Among the team’s other top-four defensemen, Johnny Boychuk boasts a median of 1.68 opposing goals for every 60 minutes played. Torey Krug’s average is 1.47 while Dennis Seidenberg has an otherworldly 0.76 with only two goals in his first 158 minutes and 32 seconds.
Oh, and entering Sunday night’s NHL action, Boston led the league with a 1.43 team GAA.
Chara’s choppy results are also not attributable to playing the most minutes on his team or being assigned to curb the opposition’s top scorers. That theory is moot because of what he has posted in the past (more on that in a moment) as well as the early output of other league minute-munchers.
Here are just five busy blueliners and their respective GAA, as this author calculated before Sunday’s games and all better than their team’s collective stinginess rate: Ryan Suter (1.82), Dion Phaneuf (1.89), Kevin Bieksa (1.99), Christian Ehrhoff (2.12) and Shea Weber (2.34).
Ordinarily, Chara is somewhere in that neighborhood. The only time he has not been there at the end of a season in his Bruins tenure was the Dave Lewis disaster of 2006-07, when 127 blunders in 2,237:19 amounted to a 3.41 GAA (the team combined for 3.48).

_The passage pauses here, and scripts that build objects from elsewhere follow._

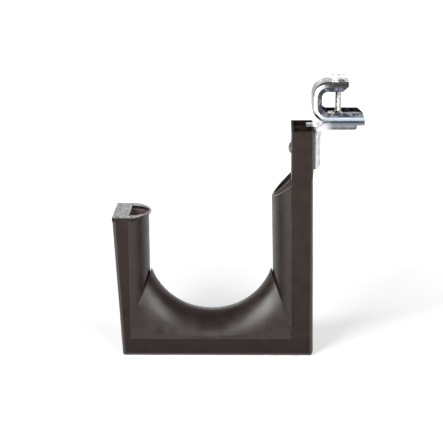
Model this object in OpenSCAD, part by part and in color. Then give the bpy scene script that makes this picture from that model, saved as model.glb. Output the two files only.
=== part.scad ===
// J hook cable support: a moulded hook with a flared saddle, riveted to a steel angle bracket
// that carries a swivelling beam clamp.
// Axes: X runs from the front post to the spine, Y is the depth along the cables, Z is up.
// Origin: on the base plane, below the middle of the saddle, at mid-depth.

/* [Hook] */
// Clear width between the two noses
mouth_w = 101.6; // [96:0.2:104]
// Depth of the hook along the cables
hook_depth = 50.8; // [48:0.2:54]
// Height of the spine
spine_h = 187.2; // [185:0.2:189]
// Thickness of the spine
spine_t = 16.8; // [15:0.2:18]
// Height of the front post
post_h = 116.8; // [110:0.2:120]
// Thickness of the front post at its top
post_top_t = 13.2; // [12:0.2:15]
// Outward lean of the front post's outer face, in degrees
post_lean = 3.2; // [3:0.1:5.5]
// Radius of the hook's outer edges
edge_r = 3; // [1:0.5:4]

/* [Saddle and noses] */
// Height of the flat base band
base_h = 14.6; // [13:0.1:16]
// Radius of the saddle's ridge
saddle_r = 52; // [51.5:0.1:56]
// Height of the ridge at its lowest point
saddle_low = 32.5; // [30:0.1:33]
// Radius of the rounded noses
nose_r = 28.5; // [27:0.5:30]
// How far the noses stand out from the posts
nose_out = 15; // [14:0.2:16]
// How far the saddle's two tips stand proud of the noses
tip_proud = 1.5; // [0.6:0.1:2]
// How quickly the saddle's sections open out towards the side faces
flare_power = 0.87; // [0.8:0.01:1.5]

/* [Steel bracket] */
// Width of the bracket
bracket_w = 28; // [24:1:30]
// Thickness of its sheet
bracket_t = 2; // [1.5:0.1:2.2]
// Height of its flanges, sheet included
bracket_flange = 5.4; // [5:0.1:6.4]
// Height of the horizontal leg's top face
bracket_top = 192.1; // [191.5:0.1:193]
// Reach of the horizontal leg along X
bracket_end = 124; // [123:0.5:126]

/* [Beam clamp] */
// Width of the clamp
clamp_w = 28; // [24:1:30]
// Thickness of its sheet
clamp_t = 3; // [2.5:0.1:3.2]
// Height of its flanges, sheet included
clamp_flange = 7.8; // [6.5:0.1:8]
// Overall height of the clamp
clamp_h = 32.7; // [31:0.1:34]
// Outer face of the clamp's back along X
clamp_back = 81.9; // [81.5:0.1:83]
// Reach of the upper jaw along X
upper_jaw_end = 111; // [110:0.5:113]
// Outer radius of the clamp's two bends
clamp_bend = 12.5; // [11:0.5:13.5]

/* [Screw and rivets] */
// Position along X of the swivel rivet
swivel_x = 100.6; // [100:0.1:102]
// Position along X of the clamp screw
screw_x = 103.1; // [102:0.1:104]
// Shank radius of the clamp screw
screw_r = 2.5; // [2.2:0.1:2.8]
// Width of its hexagon across flats
hex_af = 10; // [9.5:0.1:10.5]
// Height of its hexagon
hex_h = 4.8; // [4:0.1:5.5]
// Shank radius of the swivel rivet
swivel_r = 3.2; // [2.8:0.1:3.6]
// Head radius of the swivel rivet
swivel_head_r = 6.4; // [6:0.1:7]
// Height above the base of the bracket rivet
rivet_z = 169.5; // [167:0.5:172]
// Shank radius of the bracket rivet
rivet_r = 2.4; // [2:0.1:2.8]

/* [Hidden] */
$fn = 96;
eps = 0.01;
far = 400;
half = hook_depth / 2;
frame_x = mouth_w / 2 + nose_out;
nose_axis = mouth_w / 2 + nose_r;
spine_back = frame_x + spine_t;
// Raised pad on the spine's back, which the bracket bears on; below it the back drafts out to the heel
pad_t = 0.9;
pad_from = 149;
pad_full = 159;
face_x = spine_back + pad_t;
// Clearances round the rivets and the screw
rivet_gap = 0.1;
swivel_gap = 0.05;
screw_gap = 0.05;
plastic = [0.21, 0.18, 0.17];
zinc = [0.78, 0.80, 0.83];
bright = [0.88, 0.88, 0.87];

// ---- hook body ----

// Outer face of the front post at height z
function post_x(z) = -(frame_x + post_top_t) + (post_h - z) * tan(post_lean);

// Half-round profile shared with the noses: 1 on the ridge, 0 at the side faces
side_rise = sqrt(nose_r * nose_r - half * half);
function flare(y) = (sqrt(nose_r * nose_r - y * y) - side_rise) / (nose_r - side_rise);
function ridge_bend(y) = pow(max(0, flare(y)), flare_power) / saddle_r;
function saddle_z(x, y) = base_h + (saddle_low - base_h) * flare(y)
    + ridge_bend(y) * x * x / (1 + sqrt(1 - pow(ridge_bend(y) * x, 2)));
// Where the saddle ends inside the noses, proud of them at its tips and less so down the creases
function tip_share(y) = pow(max(0, flare(y)), 2);
function saddle_end(y) = nose_axis - sqrt(nose_r * nose_r - y * y) - tip_proud * tip_share(y);

saddle_cols = 24;
saddle_rows = 20;
saddle_over = 0.02;
tip_drop = [1.6, 4];
row_angle = asin((half + saddle_over) / nose_r);
col_angle = asin((mouth_w / 2 - tip_proud) / saddle_r);
function row_y(j) = nose_r * sin(row_angle * (2 * j / saddle_rows - 1));
function col(i) = sin(col_angle * (2 * i / saddle_cols - 1)) / sin(col_angle);

// One cross-section of the saddle at depth y: its arc, the two dropped ends and a flat bottom
function ring(y) = let (
    e = saddle_end(y),
    w = e + tip_drop[0],
    zw = saddle_z(e, y) - tip_drop[1] * tip_share(y)
) concat(
    [[-w, y, zw]],
    [for (i = [0:saddle_cols]) [e * col(i), y, saddle_z(e * col(i), y)]],
    [[w, y, zw]],
    [for (i = [saddle_cols:-1:0]) [w * col(i), y, base_h / 4]]
);

// The flared saddle: arcs that open out and drop from the ridge to the side faces
module saddle() {
    rings = [for (j = [0:saddle_rows]) ring(row_y(j))];
    n = len(rings[0]);
    last = saddle_rows * n;
    skin = [for (j = [0:saddle_rows - 1]) for (i = [0:n - 1]) let (k = (i + 1) % n, a = j * n, b = a + n)
        each [[a + i, b + k, a + k], [a + i, b + i, b + k]]];
    near = concat(
        [[0, 1, n - 1], [saddle_cols + 1, saddle_cols + 2, saddle_cols + 3]],
        [for (i = [1:saddle_cols]) each [[i, n - i - 1, n - i], [i, i + 1, n - i - 1]]]
    );
    back = [for (t = near) [last + t[0], last + t[2], last + t[1]]];
    polyhedron([for (r = rings) each r], concat(skin, near, back), convexity = 6);
}

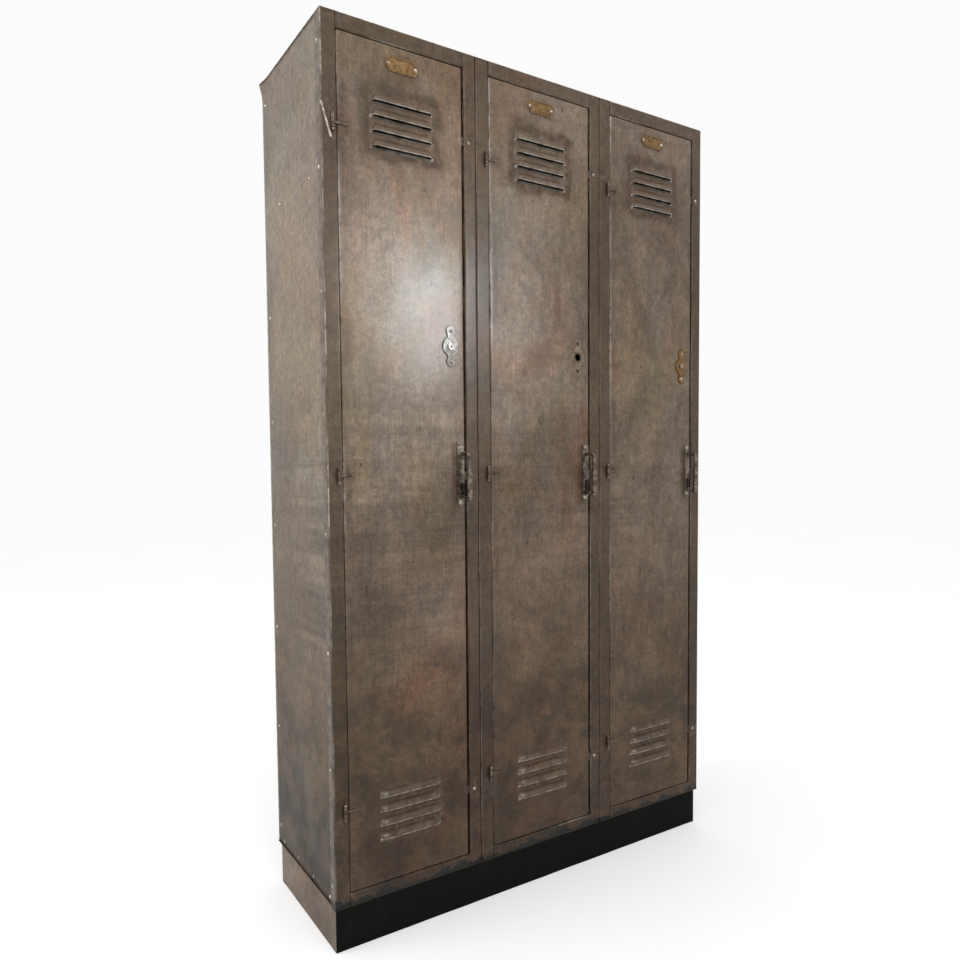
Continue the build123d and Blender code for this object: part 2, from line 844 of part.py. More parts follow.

In his first seven full seasons since coming to Boston, Chara has retained a GAA that was better than the team’s four times. The rest of the time, he has stayed within a reasonable radius of the Bruins’ collective rate.
|Season||Ice Time||Goals Against||Chara's GAA||Boston's GAA|
Over the first six seasons of the Claude Julien era, Chara has kept his final average below 2.50 five times. The only exception was 2011-12, when the Bruins were coming off their Stanley Cup victory and he retained a 2.58 stinginess rate.
Residual wear and tear did not push him too far beyond the boundaries of top-notch efficiency that year. Even so, there is more reason for the Boston staff to guard against cumulative fatigue in 2013-14 than there was two seasons ago.
Chara, like the rest of Boston’s returnees, had less time to recover from their 2013 run than from their 2011 tournament. Last season was a start-to-finish sprint compacting 70 games into five months.
It ended on June 24, a mere 79 days before this year’s training camp commenced and 101 days before the current regular season opened. In 2011, there was a 116-day gap between the Bruins raising the Cup and raising the banner.
To add to the uniqueness of 2013-14, the 36-year-old Chara is auditioning for yet another Olympic gig with his native Slovakia. If he earns it, he will take a two-way, transcontinental journey enveloping two weeks of competition while the majority of his major league mates are taking advantage of a respite.
With all of that potential activity in the near future piling on top of the intensive, arguably unmatched activity from the near past, cutbacks of one or two minutes per night will not likely suffice for long.
Barring any schedule changes, the Bruins will have 17 sets of consecutive game days/nights beginning in the middle of this week. If it suits a given matchup, one half of many of those pairs will likely be the go-to times to rest the roster’s biggest minute-muncher, namely starting goaltender Tuukka Rask.
Given what he has recently been through, what he will likely soon go through and his trajectory, it only makes sense if they do the same for their biggest minute-munching skater. At least doing so for between one-third and half of those back-to-backs could prove a prudent method of curtailing more physical taxation, if not building more wind for later.
Unless otherwise indicated, all statistics for this report were found via nhl.com and are through games of Saturday, October 19.